Candace Fujikane on Asian Settler Activism in an Era of Climate Change
On Wednesday, April 30 at 12pm, Candace Fujikane gave a talk called “Asian Settler Activism in an Era of Climate Change” over Zoom as part of the Asian American Seed Stewards guest lecture series with Amado Khaya Initiative. She talks about how Asian settlers have actively stood on the front lines to protect the waters of Mauna a Wakea and to help rebuild Lahaina from the ashes of anthropogenic wildfires, connecting Asians to land, and new directions in settler-colonial critique and possibilities confronting an era of climate change.

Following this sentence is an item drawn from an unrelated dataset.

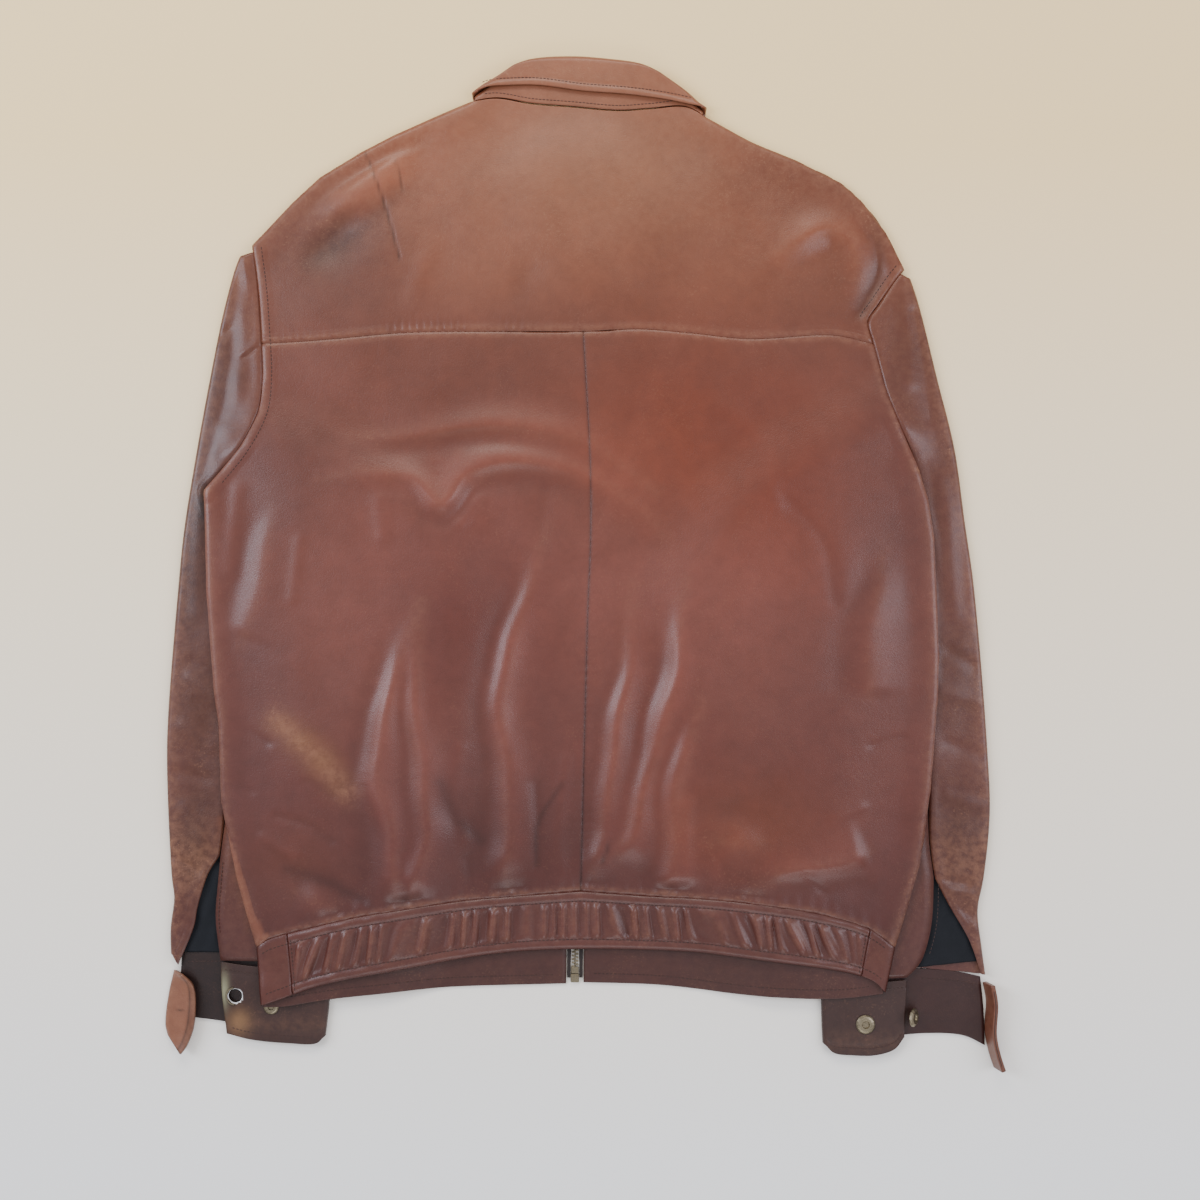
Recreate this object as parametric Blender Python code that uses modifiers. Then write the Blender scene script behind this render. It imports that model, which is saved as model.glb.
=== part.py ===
"""Worn leather zip jacket, lying face down with its sleeves folded under its sides.

Plan sizes are millimetres: x to the right and y towards the collar, as seen from above.
Every cut piece is a thin wall on a grid of points. From the surface up lie the sleeves,
the fronts and the back, and paired layers meet in a rounded fold along their shared edge.
"""
import math

import bmesh
import bpy
import numpy as np
from mathutils import Matrix, Vector

MM = 0.001

# Driving dimensions
WALL = 2.0
SEAM_GAP = 0.3
SLEEVE_HEIGHT = 7.0
SLEEVE_SPREAD = 5.0
BODY_SPREAD = 4.0
EDGE_SPREAD = 5.5
EDGE_ROLL = 3.6
BAND_HEIGHT = 47.0
SNAP_RADIUS = 7.9
ZIP_WIDTH = 5.6
ZIP_THICKNESS = 2.0
TAPE_THICKNESS = 1.0
FRAME_SHIFT = (-0.46, -1.19)

# Layers above the surface, at the middle of each wall
FLOOR_LEVEL = WALL / 2
SLEEVE_TOP_LEVEL = FLOOR_LEVEL + SLEEVE_SPREAD
SLEEVE_LIFT = SLEEVE_HEIGHT + SEAM_GAP
LIFT_REACH = 100.0
LIFT_CLEAR = 36.0

# Outlines of the body, from the hem up and from left to right
SIDE_LEFT = [(-267, -313), (-275, -286), (-283, -257), (-291, -218), (-296, -193), (-298, -131),
             (-302, -102), (-308, -22), (-309, 28), (-310, 61)]
SIDE_RIGHT = [(255, -313), (265, -280), (275, -246), (284, -184), (290, -108), (291, -75),
              (289, -27), (287, 22), (282, 54), (274, 79)]
ARMHOLE_LEFT = [(-310, 61), (-299, 74), (-279, 99), (-266, 126), (-263, 157), (-264, 182)]
ARMHOLE_RIGHT = [(274, 79), (261, 110), (249, 140), (243, 163), (238, 182)]
CAP_SEAM_LEFT = [(-264, 182), (-267, 221), (-272, 263)]
CAP_SEAM_RIGHT = [(238, 182), (234, 200), (243, 214), (256, 233), (264, 243)]
SHOULDER_LEFT = [(-272, 263), (-239, 298), (-216, 319), (-183, 339), (-156, 353), (-124, 367),
                 (-92, 380)]
SHOULDER_RIGHT = [(101, 367), (137, 348), (176, 332), (212, 314), (229, 299), (249, 273),
                  (264, 243)]
YOKE_SEAM_LEFT = [(-264, 182), (-216, 185), (-147, 191), (-101, 192), (0, 192)]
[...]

Candace Fujikane is a Japanese setter on Kanaka Maoli lands. She is an English professor at the University of Hawaii. In 2000, she co-edited with Jonathan Okamura a special issue of Amerasia Journal on Asian settler colonialism. That issue was expanded into Asian Settler Colonialism: From Local Governance to the Habits of Everyday Life in Hawaiï (University of Hawaii Press, 2008). Her book, Mapping Abundance for a Planetary Future: Kanaka Maoli and Critical Settler Cartographies in Hawaii was published by Duke University Press in 2021. She is currently working on her new book, Elemental Cartographies for a Changing Earth.